If using "Append" mode, as the S3 API does not support it, the whole file is retrieved from the service in order to append the data and write back to S3; thus, compromising the operation's efficiency.

Move File Restrictions

As the S3 API does not support the move operation, the operation consists of a copy followed by removing the source file.

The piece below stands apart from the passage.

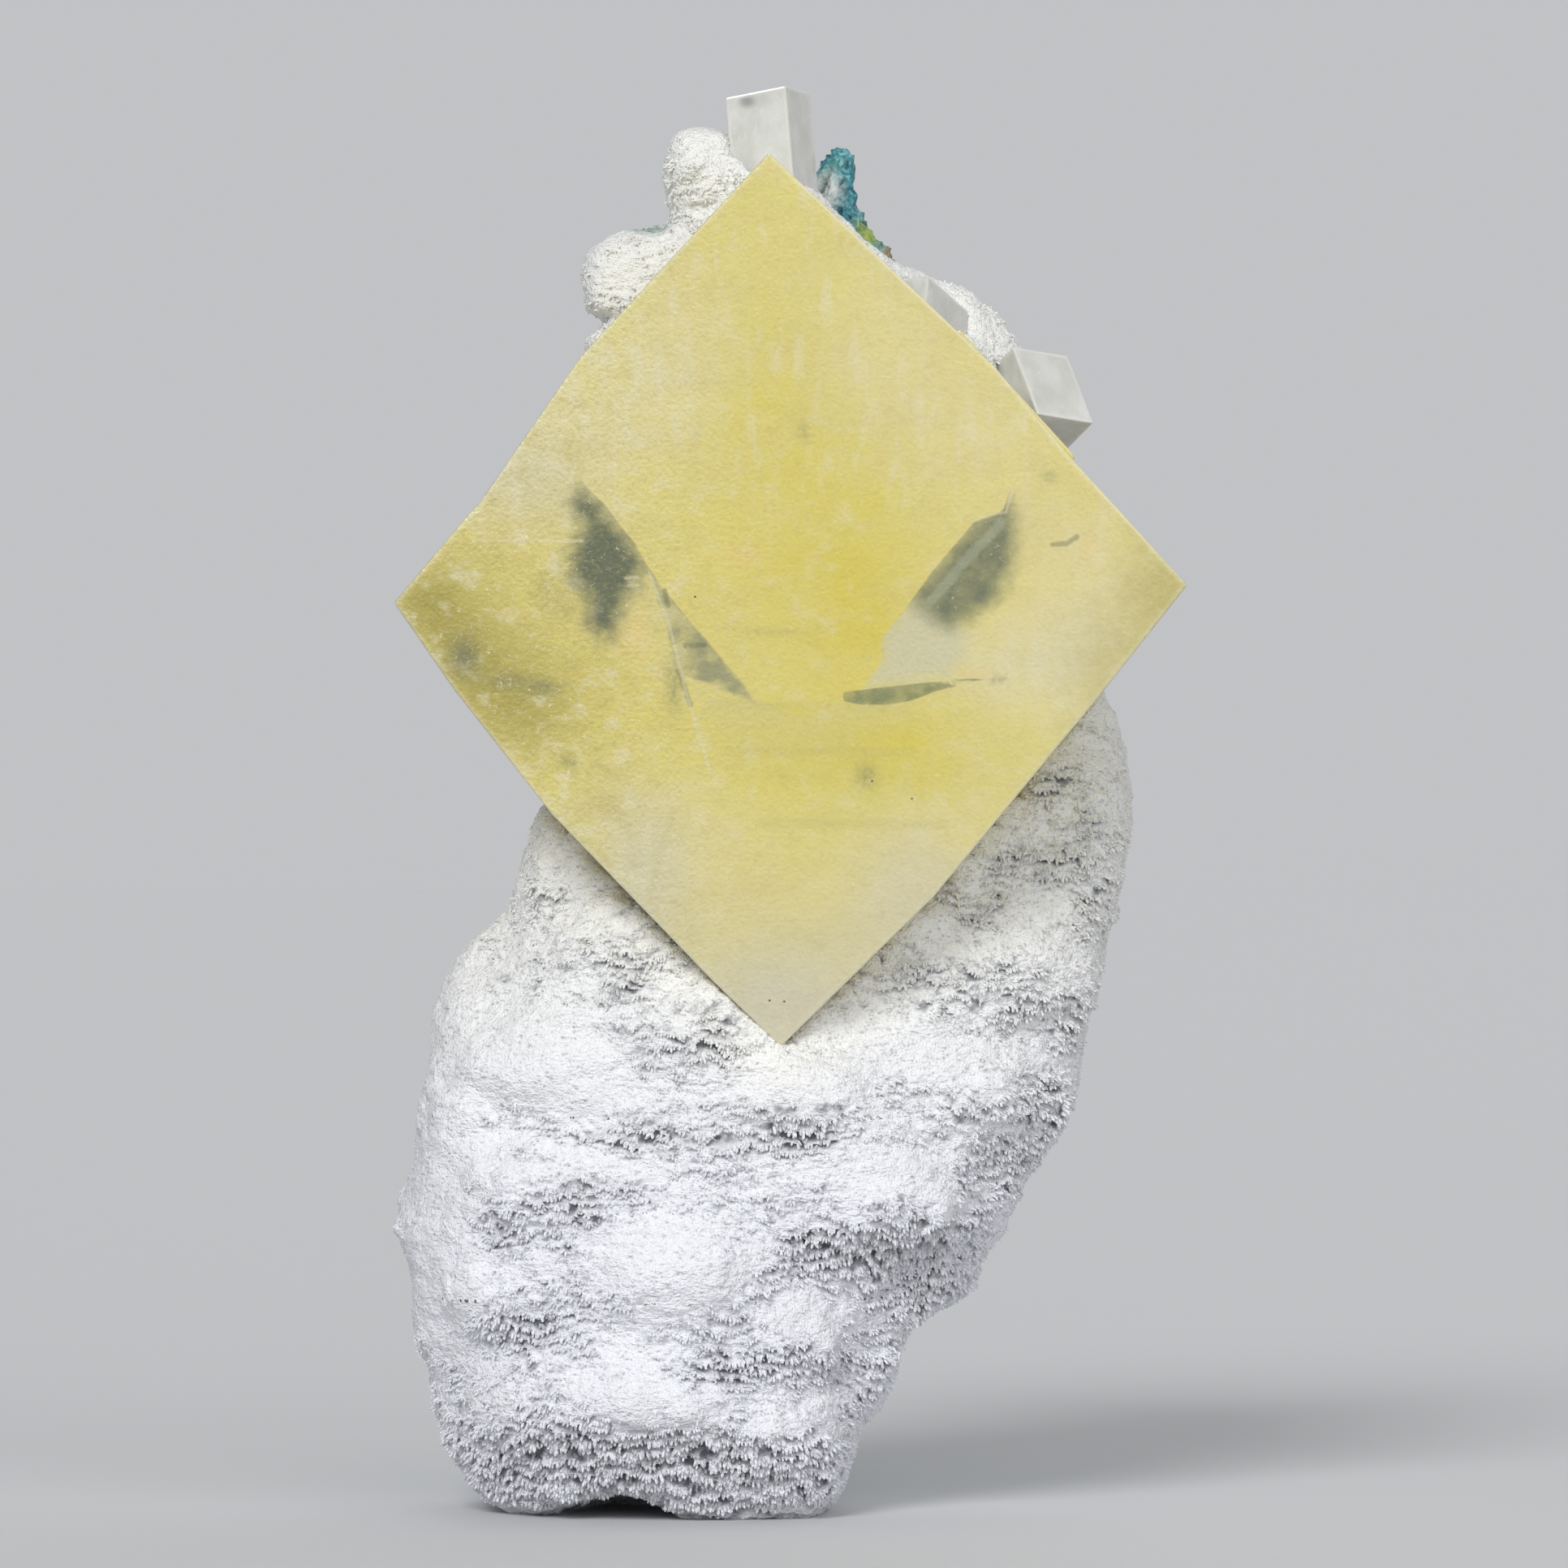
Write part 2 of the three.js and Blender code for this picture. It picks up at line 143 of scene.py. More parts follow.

Thus, in cases of failure, the file may be copied and not removed.

Further restrictions are documented in Copy File Restrictions.

Copy File Restrictions

Taking that the operation has a "source" and a "destination" path:
  • If the destination is a file, source must also be a file.

  • If the destination is a directory, it must be empty.

For instance, in the given file structure:
.
|
+-- a
|   +-- file1.txt
|   +-- file2.txt
+-- b
    +-- f1.txt
    +-- f2.txt
  • Copying source: a/file1.txt to destination: newfile.txt, would succeed, since the destination does not exist.

  • Copying source: a/file1.txt to destination: b/f1.txt, would succeed and overwrite b/f1.txt, since the destination is an existing file.

  • Copying source: a/file1.txt to destination: b/, would fail, since b/ already exists and is not empty.

  • Copying source: a/ to destination: b/ would fail, since b/ already exists and is not empty.

  • Copying source: a/ to destination: b/dir/ would succeed, since b/dir/ does not exist.